Business & Economic Review 2009年7月号
【特集 世界経済危機と新たな金融システムの構築に向けて】
金融政策への教訓
2009年06月25日 バークレイズキャピタル 共同チーフエコノミスト イーサン・ハリス
目次
- 崩壊前のプライド
- そして今、状況は一変した
- 危機回避:ゼロではなく2%
- 危機回避:自国の安全
- 危機回避:規制
- 危機への対処:ステロイド(steroids)の量的緩和
- 危機への対処:コミュニケーション
- 今後の課題:ポートフォリオの圧縮
- 今後の課題:共同の独立宣言
- 事態ははるかに悪くなっていた可能性がある
- 評価できること
要約
経済金融危機により、わずか2年前までは当たり前と思われていたことの多くが疑問視されるようになった。
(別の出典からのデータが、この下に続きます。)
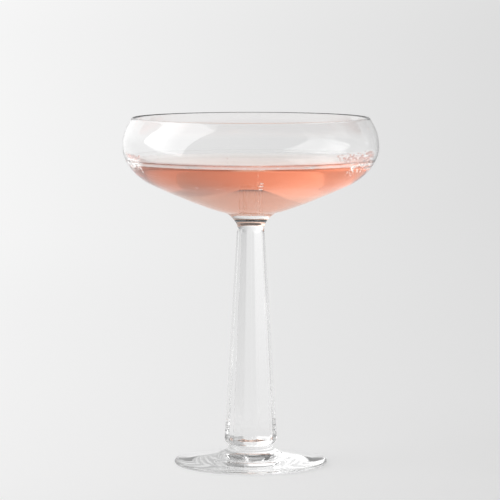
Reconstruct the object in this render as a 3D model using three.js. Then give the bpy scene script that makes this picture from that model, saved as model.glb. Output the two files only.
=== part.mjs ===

連邦準備制度理事会(FRB)は、特に他の政策決定者と比較して、危機に際し迅速かつ創造的に行動したが、それでも学ぶべき重要な教訓がいくつかある。まず、最も重要なことは、中央銀行はリスク管理における自らの役割に関してはるかに広い視点を持ち、規制、監督、金融政策を通して、疑いのある資産バブルに圧力をかける必要があることである。第二に、この危機はゼロを大きく上回る水準にインフレ目標を設定し、大きな危機に直面した際に、銀行に金利を引き下げる十分な余地を与えることの重要性を浮き彫りにした。第三に、中央銀行は行動の背景にある論理を国民に説明するため、さらに多くの時間を割く必要がある。最後に、今後数年間に中央銀行が直面すると考えられる最大の課題は、政治的な介入を回避しつつ、膨張したバランスシートを元に戻すことである。深刻なインフレは、中央銀行の独立性が脅威にさらされた場合に初めて、真のリスクとなる。